A childhood Spurs fan, Scott Parker finally got the move to the club he had wanted to play for after moving around the country to end up at White Hart Lane.
Attended Haberdashers Aske's Hatcham College in New Cross as a boy and joined Charlton's youth system as a ten year old. At 14, he was the face of McDonald's TV advertising campaign during the 1994 World Cup, as he juggled a football in an advert for the burger chain.
Was at Charlton for seven years, before he became unsettled by Chelsea's interest in him, causing manager Alan Curbishley to criticise him for his attitude in training once the West London club had made it clear they wanted to buy him. Once he had moved to Stamford Bridge in the January transfer window of 2004, he rarely got a start, as Clause Makelele and Frank Lampard did not miss many games and in 18 months at Chelsea, Scott played only 28 times.
Thus he looked to move on and get more first team action, so when he was made available, Spurs were interested in brining him to White Hart lane, but he chose to move to "a big club" in Newcastle United over Spurs. Unfortunately for Parker, this move was just as frustrating, with a two year spell at St, James' Park coinciding with the team playing poorly under Graeme Souness and Scott suffered glandular fever which terminated his season early and may have cost him a place in the England World Cup 2006 squad. When new manager Glenn ROeder came in, he installed Parker as captain, a role which he also fulfilled at West Ham and Spurs.
Having followed his career closely and bid for him a year earlier, West Ham's continued presence in the Championship was potentially holding back Parker's England career and in August 2011, he signed for Tottenham for £5.5 million after handing in a written transfer request.

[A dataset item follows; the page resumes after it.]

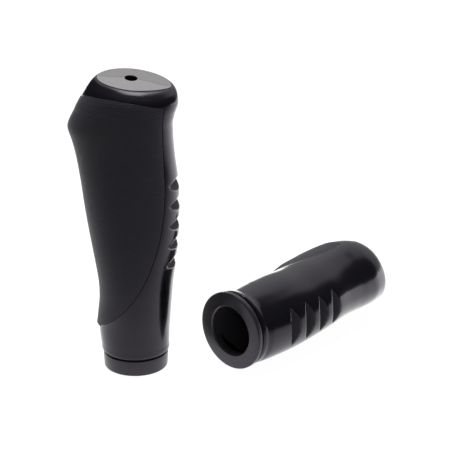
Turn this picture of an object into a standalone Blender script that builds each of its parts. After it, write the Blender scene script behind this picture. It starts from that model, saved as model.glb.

At Spurs, he proved a useful addition in midfield, as the link between the back four and the front players, with his prompting from midfield a useful supply line to the wide players and the front two. His positional play was instrumental in Tottenham's fourth place finish and for a player with a reputation of being one who broke down moves, it was a notable asset he possessed in holding onto the ball when in possession.
A player who enjoys the dirty side of the game - getting stuck into tackles and chasing players back to help out the defence - Scott Parker had built a reputation as a reliable 'destroyer', but there is much more to his game that perhaps you don't notice until he plays for your club. His passing is nothing extraordinary, but it keeps the team ticking over and moving forward, while he is happy to take the ball forward at his feet to commit opposition players and make space for others.
At international level, Scott has had a haphazard time, playing for his country while a player at five different clubs and under five different England managers.
Following a summer of buying midfielders, such as Paulinho and Etienne Capoue, Scott left to join Fulham on a three year deal in August 2013 to get first team football, with a World Cup finals coming up in Brazil in 2014.
A player who always conducted himself well in the Spurs shirt and gave 100%, he was instrumental in Tottenham's presence at the top of the table. Not always the sort of player who would get rave reviews or the adulation of the fans, but one who, at the time, was a vital piece in the jigsaw in the club's development into a side in the top six.